In most cases, protests started peacefully during the day, but as night fell and many protesters dispersed, looting and rampage began. I saw protest organizers in Los Angeles urge people to go home after the protest and explicitly condemn looting or violence. But some protest rhetoric and the vulgar graffiti some spray on walls—full of profanity and urging people to kill cops—send mixed messages to the public. I heard one man tell his friends, “We should burn all this [expletive] down.” Another man said he wished someone would shoot police officers dead, because “all cops are pigs.”
With emotions running high, one challenge for protest leaders is maintaining unity and focus with diverse groups of protesters who have different motivations.

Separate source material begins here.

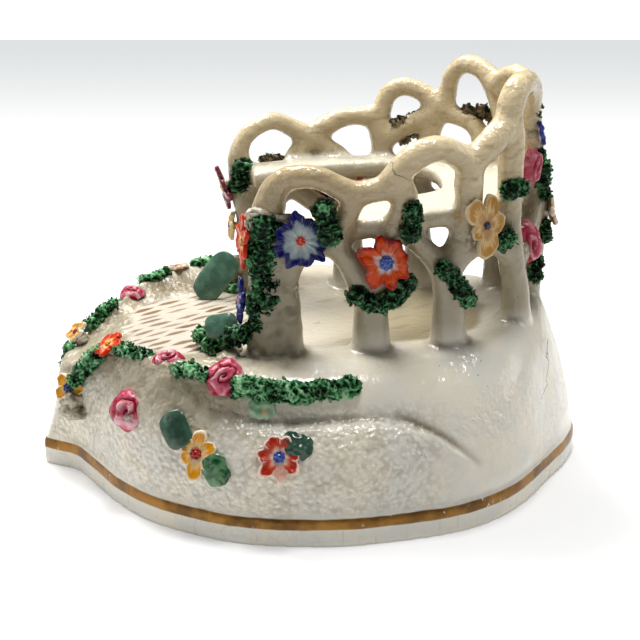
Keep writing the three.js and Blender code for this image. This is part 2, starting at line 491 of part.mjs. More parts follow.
const GARLANDS = [
  // the mound's rim, +X side
  { path: [[9.8, -60.2, 26], [12.3, -57.6, 30.6], [13.6, -54.6, 34.4]] },
  { path: [[17.6, -49.8, 37.8], [24.4, -44.4, 38.5]], half: [2.6, 2.6, 2] },
  { path: [[31.8, -36.2, 38.7], [36, -30.4, 38.2]], half: [2.4, 2.8, 2] },
  {
    path: [[41, -20.6, 35.2], [42.1, -12.6, 34.1], [42.7, -5.6, 33.8], [42.9, 3.4, 34.2]],
    half: [2.4, 3, 2.6],
  },
  // foot and face of the +X post
  { path: [[18, -28, 39.6], [22.4, -24.4, 41], [26.4, -19, 42.4]], half: [3, 3, 2.8] },
  { path: [[27.8, -14.4, 47], [28.3, -13, 56], [28, -13.6, 64], [28.2, -12.8, 72.4]], half: [2.4, 3.9, 3] },
  { path: [[28.8, -9, 50], [29, -8.6, 56]], half: [1.6, 2, 2.4] },
  // lattice, +X side
  { path: [[31.8, 1.6, 70], [32, 0.6, 75.4]], half: [2.4, 3.4, 3] },
  { path: [[30.2, 9, 53.8], [30.4, 13.4, 52], [30.2, 17.4, 54]], half: [2.4, 3, 2.8] },
  { path: [[32.2, 20.8, 70], [32.2, 21, 75.6]], half: [2.2, 2.8, 3] },
  { path: [[29.8, 29.6, 59.8], [28.4, 32.8, 55.6], [27.2, 36.2, 51.4]], half: [2, 2.8, 2.8] },
  { path: [[23, 43.6, 63.4], [22.6, 44.2, 65.8]], half: [2.4, 2.4, 2.2] },
  { path: [[22.2, 47.4, 75], [21.8, 47.6, 78.4]], half: [2.4, 2.8, 2.6] },
  // the back
  { path: [[8, 56.6, 50.6], [8, 56.8, 54]], half: [2.4, 2.2, 2.8] },
  { path: [[2.6, 60, 59], [3, 59.8, 62]], half: [2.4, 2, 2.4] },
  { path: [[3, 59.2, 70.8], [3, 58.6, 75], [2.6, 58, 80]], half: [2.4, 2, 2.6] },
  { path: [[1.6, 56.8, 90.6], [1.2, 56.8, 93]], half: [1.6, 1.6, 1.6] },
  // the mound's rim, -X side
  { path: [[-6.4, -61.4, 28.8], [-13.2, -54.8, 35.8], [-19, -48.6, 38]], half: [2.2, 2.3, 2] },
  { path: [[-28.6, -40.4, 39.6], [-31.6, -36.4, 40.4]], half: [2.2, 2.6, 2] },
  {
    path: [[-36.6, -28, 40.8], [-39.8, -20, 39.8], [-41.4, -10, 38.6], [-41.8, -2, 38.4]],
    half: [2.2, 2.6, 2],
  },
  // -X post and lattice
  { path: [[-25.2, -17, 66.4], [-25, -16.6, 71]], half: [2.8, 3.6, 3] },
  { path: [[-27.8, -12.6, 46], [-27.8, -13, 60]], half: [2.2, 3.6, 3] },
  { path: [[-23.6, -17.4, 38.6], [-23, -18.4, 38.4]], half: [3, 3, 2.4] },
  { path: [[-26.8, -10, 73.4], [-27, -8, 73.4]], half: [2.2, 2.8, 2.4] },
  { path: [[-30.8, 26, 80.8], [-30.6, 29.4, 81.8]], half: [2, 2.6, 2.4] },
  { path: [[-30, 28.4, 76], [-30, 30, 76.6]], half: [2, 2.4, 2.2] },
  { path: [[-21.6, 46.6, 85.2], [-20.4, 48.6, 86.4]], half: [2.6, 2.6, 2.4] },
  { path: [[-29.8, 7.6, 56.4], [-29.8, 15.4, 57.4]], half: [2.2, 3, 2.8] },
  { path: [[-29.2, 27, 59.6], [-28.4, 32.6, 58.6]], half: [2.2, 3, 2.8] },
  { path: [[-8.6, 58, 63.6], [-7, 58.4, 68]], half: [2.6, 2, 2.6] },
];

const FLOWERS = [
  // lattice, +X side
  [31.8, -5.2, 68.4, 1, 0.02, 0.05, 7.2, 9], [32.4, 15, 62.6, 1, 0.02, 0.12, 6.9, 7],
  [28.4, 39.4, 70, 0.8, 0.6, 0.05, 7.2, 5],
  // the posts' front faces
  [24.4, -17.9, 66.3, 0.12, -1, 0.05, 7.4, 6], [24.4, -18.6, 51.4, 0.1, -1, 0.1, 5.2, 6],
  [-24, -20.9, 66.8, 0.15, -0.97, -0.25, 6.2, 6], [-24, -18.9, 56, 0.1, -1, 0, 3.9, 5],
  // the back
  [3, 58.6, 85.6, 0.1, 1, 0.1, 3.2, 5], [2, 61, 65.4, 0.05, 1, 0.1, 3.9, 5],
  // the mound
  [6.8, -63.8, 23.2, 0.5, -0.85, 0.3, 4.2, 5], [14, -52, 37.2, 0.3, -0.5, 0.8, 3.9, 6],
  [44.8, -30.9, 20.8, 0.88, -0.33, 0.35, 5.6, 5], [49, -11.6, 21.2, 0.86, -0.1, 0.5, 5.6, 7],
  [-11, -57.8, 33.6, -0.3, -0.6, 0.7, 3.4, 5], [-34.4, -32.2, 41.2, -0.2, -0.1, 0.95, 3.2, 5],
  [-48.6, -12, 21.2, -0.86, -0.1, 0.5, 5.2, 6],
  // lattice, -X side
  [-31.8, -3.6, 66.6, -1, 0, 0.05, 6.6, 7], [-32.2, 17.6, 64, -1, 0, 0.05, 6.8, 6],
  [-28.2, 35.2, 70.6, -0.86, 0.5, 0, 6.2, 5],
];

const ROSES = [
  [28.8, -38.8, 39.6, 0.3, 0, 0.95, 3.9], [38.4, -24.4, 38, 0.7, -0.2, 0.7, 4.8],
  [28.8, -48.2, 25.6, 0.55, -0.8, 0.25, 4.3], [9.6, 56, 60.5, 0.35, 0.93, 0.1, 5.3],
  [5.6, 57.6, 78.4, 0.2, 0.98, 0, 4.4], [-24, -44.6, 39.4, -0.2, -0.2, 0.95, 3.4],
  [-30.6, 5.6, 62, -1, 0, 0, 4.4], [-19, 51.4, 72, -0.6, 0.8, 0, 4.4],
  [-29.4, -48, 24, -0.55, -0.8, 0.25, 4.2],
];

const LEAVES = [
  [41, -35.4, 25.4, 0.8, -0.46, 0.38, 0.3, 0.5, -0.8, 10.6, 6.4],
  [47.6, -6.6, 24, 0.8, 0, 0.6, 0, 0.6, -0.5, 7, 4.8],
  [46.8, -26.4, 17.6, 0.9, -0.3, 0.3, 0.1, 0.5, -0.8, 7.4, 6],
  [-23.6, -23.4, 42.6, 0.88, -0.35, 0.3, 0, 0.59, 0.81, 17.5, 8.6],
  [23.4, -24.2, 44.6, 0.85, -0.2, 0.5, 0, 1, 0.1, 8.8, 6.6],
];
const CHIPPED_LUMP = [10.6, -61.4, 20.8, 1.8, 3, 2.8]; // what is left of a broken leaf at the front

// Everything is joined into the one body that was fired.
const pieces = [
  mound(),
  seat(),
  ...[...Object.values(NEAR), ...Object.values(FAR)].map(rod),
  ...[CHIPPED_LUMP, ...GARLANDS.flatMap(garland)].map(clump),
  ...FLOWERS.map(flower),
  ...ROSES.map(rose),
  ...LEAVES.map(leaf),
];
const joined = wasm.Manifold.union(pieces).decompose().sort((a, b) => b.volume() - a.volume());
if (joined.length > 1) {
  const where = joined.slice(1).map((b) => JSON.stringify(b.boundingBox()));
  throw new Error("loose pieces at " + where.join(" "));
}

function mesh(name, body) {
  const { vertProperties, triVerts } = body.getMesh();
  const geometry = new THREE.BufferGeometry()
    .setAttribute("position", new THREE.BufferAttribute(Float32Array.from(vertProperties), 3))
    .setIndex(new THREE.BufferAttribute(Uint32Array.from(triVerts), 1));
  geometry.computeVertexNormals();
  const glaze = new THREE.MeshStandardMaterial({ color: 0xf2efe8, roughness: 0.2, metalness: 0 });
  const made = new THREE.Mesh(geometry, glaze);
  made.name = name;
  return made;
}

const bower = new THREE.Group();
bower.name = "porcelain_garden_bower";
bower.add(mesh("bower", thin(joined[0], FACETS)));
export default bower;
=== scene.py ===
"""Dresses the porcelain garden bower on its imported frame: one fired body of mound, seat and lattice, and on
it shredded leaf, flowers, roses, smooth leaves and lumps of slip. The tables are in millimetres, in the
frame's axes: +Z up, the open front at -Y, and the side with the large flowers at +X."""

import bisect
import math
import random

import bpy
import numpy as np
from bpy.props import FloatProperty, FloatVectorProperty, IntProperty, PointerProperty
from mathutils import Matrix, Vector, noise


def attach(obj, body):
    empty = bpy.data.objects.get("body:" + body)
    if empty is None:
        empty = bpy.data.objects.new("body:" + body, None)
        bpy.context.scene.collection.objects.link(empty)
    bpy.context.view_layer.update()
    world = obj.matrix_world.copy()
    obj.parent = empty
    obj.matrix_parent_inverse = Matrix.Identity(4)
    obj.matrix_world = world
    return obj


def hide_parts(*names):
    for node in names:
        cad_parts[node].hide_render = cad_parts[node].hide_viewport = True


bl_info = {
    "name": "Porcelain Garden Bower",
    "version": (1, 0, 0),
    "blender": (4, 5, 0),
    "location": "View3D > Sidebar > Bower",
    "description": "Models, encrusts and glazes a porcelain garden bower",
    "category": "Add Mesh",
}

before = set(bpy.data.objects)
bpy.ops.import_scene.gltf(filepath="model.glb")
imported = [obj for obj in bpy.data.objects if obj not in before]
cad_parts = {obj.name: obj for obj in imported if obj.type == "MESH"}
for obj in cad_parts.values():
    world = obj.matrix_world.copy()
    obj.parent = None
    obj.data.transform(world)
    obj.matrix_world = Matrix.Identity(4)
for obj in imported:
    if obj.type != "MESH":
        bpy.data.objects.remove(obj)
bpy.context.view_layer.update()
MM = 0.001
UP = Vector((0, 0, 1))


def srgb(red, green, blue):
    """A colour given as 0 to 255, as the linear values that a shader takes."""
    return tuple(((c / 255 + 0.055) / 1.055) ** 2.4 for c in (red, green, blue))


def colour(name, description, *value):
    return FloatVectorProperty(
        name=name, description=description, default=srgb(*value), subtype="COLOR", min=0, max=1
    )


def length(name, description, value):
    return FloatProperty(name=name, description=description, default=value, unit="LENGTH", min=0)


class BowerSizes(bpy.types.PropertyGroup):
    """Sizes that a maker would change."""

    foot_edge: length("Foot edge", "Height of the upright edge round the foot", 0.0073)
    seat_top: length("Seat height", "Height of the seat's top", 0.0737)
    seat_thickness: length("Seat thickness", "Thickness of the seat slab", 0.0048)
    seat_sag: length("Seat sag", "How far the seat's +X arm drops towards the front", 0.0023)
    skin: length("Skin", "Fineness of the fired body's surface", 0.00084)
    curl_radius: length("Curl radius", "Radius of a curl of shredded leaf", 0.0011)
    curl_thickness: length("Curl thickness", "Half thickness of a curl of shredded leaf", 0.00048)
    petal_thickness: length("Petal thickness", "Thickness of a flower's petals", 0.0011)
    curl_spacing: FloatProperty(
        name="Curls", description="Curls of leaf on each square millimetre of a clump", default=0.46
    )
    seed: IntProperty(name="Seed", description="Start of the hand's chances", default=7)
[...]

That’s what Elevn St. James, 43, is trying to address in his “No More Names” protests in downtown LA. As a black man who grew up in LA, he said he’s experienced racism since he was 6 and still does. But he saw a lack of leadership in the protests, and also saw how quickly they can escalate into violence when an already distrustful crowd faces a line of police officers with riot helmets and batons. One belligerent action from either side could unleash terror. So each time someone began screaming at the cops during a protest on May 31 in downtown LA, he jumped forward and reminded the crowd: “Peaceful protest! Don’t give the police any more ammunition to hurt us!”
When one protester started tagging the steps of Los Angeles City Hall, St. James yanked the spray can away from him and disavowed his behavior in front of the crowd. Then he turned to the officers behind him and said: “This is what accountability is. This is what we expect from you.” He asked them to take a knee to show solidarity with protesters, but the officers refused, saying they had orders. “The police department is more outraged against the looting and the rioting than they are to the murders happening against black and brown people not only in LA, but all over the country,” St. James said.
Still, many police officers across the country—chiefs of some of the largest departments in the United States—have publicly condemned the actions of the four Minneapolis police officers in the Floyd tragedy. In many areas, officers also displayed support by marching alongside protesters or kneeling in solidarity. Even Patrisse Cullors, co-founder of Black Lives Matter, said she thinks “people’s minds are changing, hearts are changing.”
At a June 3 protest in Hollywood, where more than a thousand mostly young people gathered to demonstrate, I saw 26-year-old actress Keke Palmer passionately exhorting three National Guard members to march with them: “We have people here that need your help. This is when y’all stand together with the community, with society, to stop governmental oppression.”
The troops said they couldn’t leave their post, but when another protester asked them to take a knee, the three members did. Then one member motioned to the other guardsmen, and they took a knee with the protesters. The crowd cheered. Later, an LAPD sergeant also joined a moment of silence with the protesters. With arms wrapped around each other, officer and protesters bowed their heads for a few minutes. One organizer declared: “We don’t want any violence. We don’t want anyone hurt. We just want our voices heard.”
Wes Tarte, 28, said he hopes the National Guard members and police officers return home having experienced a little change of heart: “We’re all humans. But as soon as they put their uniforms on, it’s like they lose their humanity. What we’re trying to do is get them away from that and do what’s right.” Beside him, his 18-year-old brother grumbled—he still doesn’t trust the authorities and doesn’t believe they were genuine when they knelt. Tarte sighed: “My brother doesn’t agree. He’s young, he’s angry, his generation is up next and things have not changed.”
He said he too is angry. Every time he sees a police car, his heart skips: “When a white boy’s heart skips, he’s worried about a speeding ticket. When my heart skips, I’m worried about getting killed. I shouldn’t have to worry about that.” Still, he said he believes in the slow, gradual work of communication and compassion: “Our job as the people is to take our anger and aggression and frustration and instead of going up against their faces, we gotta hit right into the heart and say: Listen! This is what we’re going through!”
WATANABE, the restaurant owner in downtown Los Angeles, said she’s lucky that all she suffered was a broken window. When her property manager called her in the middle of the night, she rushed to her restaurant. Many people were still roaming downtown, swigging liquor, some performing doughnuts in their cars on the streets. She grabbed a broom and started sweeping the broken glass outside. As she did so, one kid began tagging the building with spray paint. “Go away!” Watanabe screamed. One young woman told her: “Honey, it’s a revolution. Have fun with it.” Another young man stuffed a wad of cash through her broken window and mumbled an apology.
Watanabe was at her shop until 4:30 a.m. cleaning up the mess. One group of young adults leaned into the cracked window and called out, “Hey, you want to buy some kitchen equipment?” They held up Tupperware, pans, trays, and nuts—goods that Watanabe suspected they looted from nearby restaurants. She chased them away.
Like many business owners, Watanabe is conflicted. On one hand, she supports advocating against police brutality and racism. But she sees some demonstrations spiraled into lawlessness: “What do we do? The system is all broken now. When I’m scared, I used to call the police. Now I can’t. Now I need to protect myself.”